The deep-diving scientists of the University of Hawaii have discovered another monster lurking in the waters off Oahu.

During test dives Thursday, the Hawaii Undersea Research Laboratory's Pisces submarines found the remains of the Imperial Japanese Navy's I-401 submarine, a gigantic underwater aircraft carrier built to bomb the Panama Canal.

"We thought it was rocks at first, it was so huge," said Pisces pilot Terry Kerby. "But the sides of it kept going up and up and up, three and four stories tall. It's a leviathan down there, a monster."

It is not the first World War II-era "monster" that the HURL scientists have found. Last year, off Pearl Harbor, they located the wreck of the gigantic seaplane Marshall Mars, one of the largest aircraft built and used as a transport plane by the U.S. Navy. Two years earlier in the same area, the HURL crew also found the wreckage of a Japanese midget sub that was sunk on Dec. 7, 1941.

The latest HURL discovery is from the I-400 "Sensuikan Toku" class of submarines, the largest built prior to the nuclear ballistic missile submarines of the 1960s. They were 400 feet long and 39.3 feet high, could reach a maximum depth of 330 feet, and carry a crew of 144.


Each carried three fold-up bombers inside a watertight hangar, plus parts to construct a fourth airplane. The bombers, called Seiran or "Mountain Haze," could be made ready to fly in a few minutes and had wing floats for return landings. Fully loaded with fuel, the submarines could sail 37,000 miles, one and a half times around the world. Three were captured at the end of the war, as well as a slightly smaller test design called the I-14.

http://starbulletin.com/2005/03/20/news/story1.html
 
Cool. I knew they had designed these things, but I didn't know they'd gotten so far along. Wonder how is got sunk.
 
Originally posted by: 0roo0roo
its a damn shame they sunk em.


Yeah, but considering the positon they were in, a damn sight better than giving 'em to the russians, who were way behind in sub tech.
 
Originally posted by: 0roo0roo
did they do it in front of the russians? coulda just said they blew em all up or something.. save one.

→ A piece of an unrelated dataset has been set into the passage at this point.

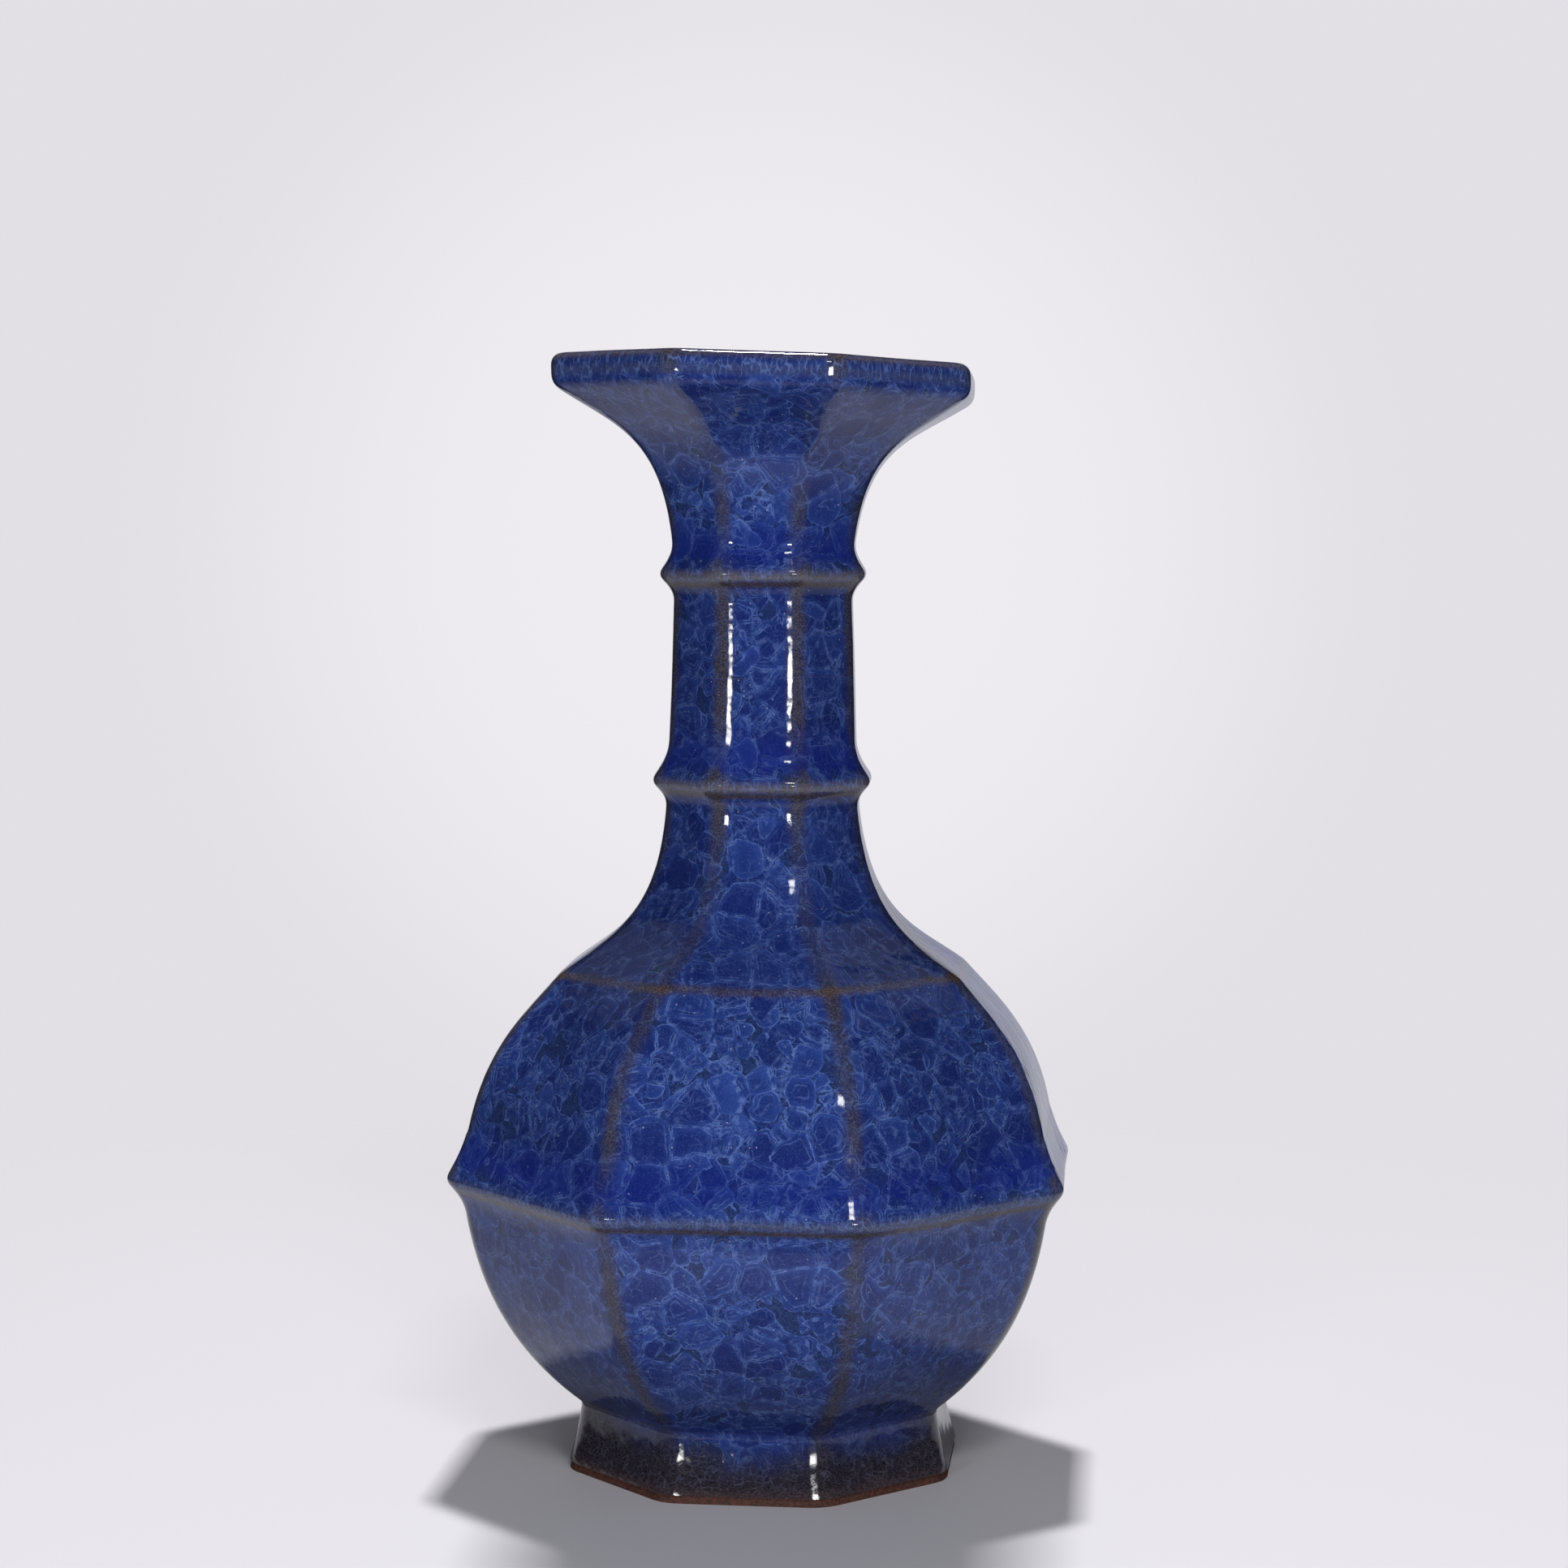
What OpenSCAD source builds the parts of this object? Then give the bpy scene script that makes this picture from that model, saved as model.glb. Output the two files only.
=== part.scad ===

I don't think we were that good at lying yet 😛
 
Um, why are they making such a big deal that they "Found a Japanese Monster Sub" near Hawaii, when they knew that the I-401 and several others were sunk right there after the war?
Or did I skim the article too fast? Nontheless very interesting!
 
Originally posted by: So
Cool. I knew they had designed these things, but I didn't know they'd gotten so far along. Wonder how is got sunk.

I "vote" for flooded hangar - the doors to the airplanes were the critical spot on the sub - and I don't know if the buoyancy reserve was enough to float the sub to surface in case the hangar was flooded (also, the sub might have roll if not properly designed)
 
Now I remember in Crimson Skies, there is a british submarine-aircraft carrier that launches fighters at you at some point early on in Hawaii.
 
Saw this on Discovery channel program. Interviewed pilots who flew on the planes that got sling shot launch from the sub decks. The planes fold up real small and goes under the deck, obviously. Crazy stuff.